Au vu de toutes ces tensions qui s’observent au sein de l’armée burkinabè, l’on peut certes affirmer que le capitaine Traore a gagné son pari vis-à-vis de Damiba, mais pour l’analyste principal pour la région du Sahel à l’International Crisis Group, Ibrahim Yahaya, « le plus grand défi qui lui reste à être relevé est de rassembler les Forces de Défense et de Sécurité du Burkina Faso, pour mener ensemble et de manière plus efficace la lutte contre le terrorisme ». Un défi que doit absolument « relever le capitaine Traoré pour redonner un nouvel élan aux Forces de Défense et de Sécurité », estime Ibrahim Yahaya.
Autre constat largement partagé par des analystes par rapport au coup d’Etat du capitaine Ibrahim Traoré est que ce dernier n’est pas seulement un coup d’Etat militaire, c’est aussi une révolution populaire, estimant que seul avec son unité Cobra, le capitaine Traoré n’aurait pas pu s’emparer du pouvoir aussi facilement. « C’est son habileté à associer les masses à sa cause qui a scellé le sort de Damiba », analyse Ibrahim Yahaya.

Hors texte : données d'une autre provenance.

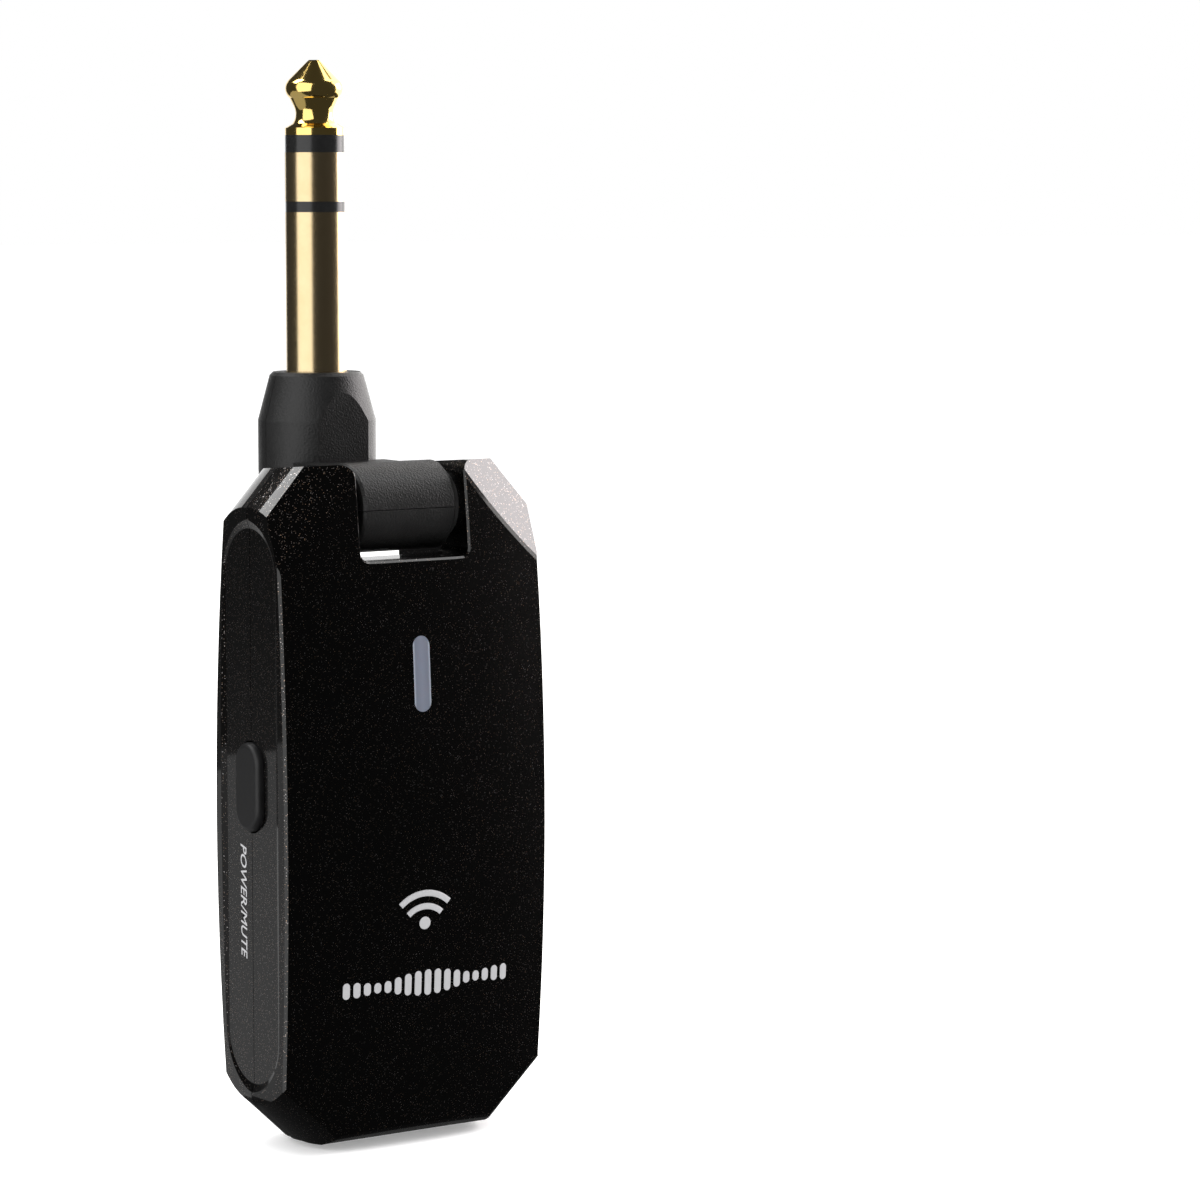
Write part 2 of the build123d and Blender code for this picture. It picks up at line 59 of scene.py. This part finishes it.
class Wire:
    # an output socket; the operators add the Math nodes that they need
    def __init__(self, finish, socket):
        self.finish = finish
        self.socket = socket

    def math(self, operation, *values):
        return self.finish.node("ShaderNodeMath", {"operation": operation}, dict(enumerate(values)))

    def also(self, output):  # another output of the same node
        return Wire(self.finish, self.socket.node.outputs[output])

    def __add__(self, other):
        return self.math("ADD", self, other)

    def __radd__(self, other):
        return self.math("ADD", other, self)

    def __sub__(self, other):
        return self.math("SUBTRACT", self, other)

    def __rsub__(self, other):
        return self.math("SUBTRACT", other, self)

    def __mul__(self, other):
        return self.math("MULTIPLY", self, other)

    def __rmul__(self, other):
        return self.math("MULTIPLY", other, self)

    def __gt__(self, other):
        return self.math("GREATER_THAN", self, other)

    def __lt__(self, other):
        return self.math("LESS_THAN", self, other)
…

D’ailleurs tout au long des manifestations, les gens scandaient des slogans anti-français au même moment où d’autres brandissaient le drapeau russe. « S’il faut se réjouir de cet engagement politique de la jeunesse sahélienne, il faut aussi s’inquiéter du risque de voir nos opinions Sahéliennes devenir otages d’une guerre des puissances. Plutôt que de chercher à se positionner en pro-russe-anti-français ou pro-français-anti-russe, nos leaders d’opinion devraient mener l’effort de définir les intérêts de nos pays et la manière de les atteindre avec n’importe lequel de ces partenaires exterieurs», a laissé entendre l’analyste principal pour la région du Sahel à l’International Crisis Group.
Un deuxième coup d’Etat dans l’année que la CEDEAO a condamné, tout comme le précédent. Toutefois, aucune sanction n’est jusque-là été prise à l’encontre des nouveaux dirigeants de la transition burkinabè. Mais l’on apprend l’envoie dans les tous prochains jours, d’une mission de la CEDEAO à Ouagadougou.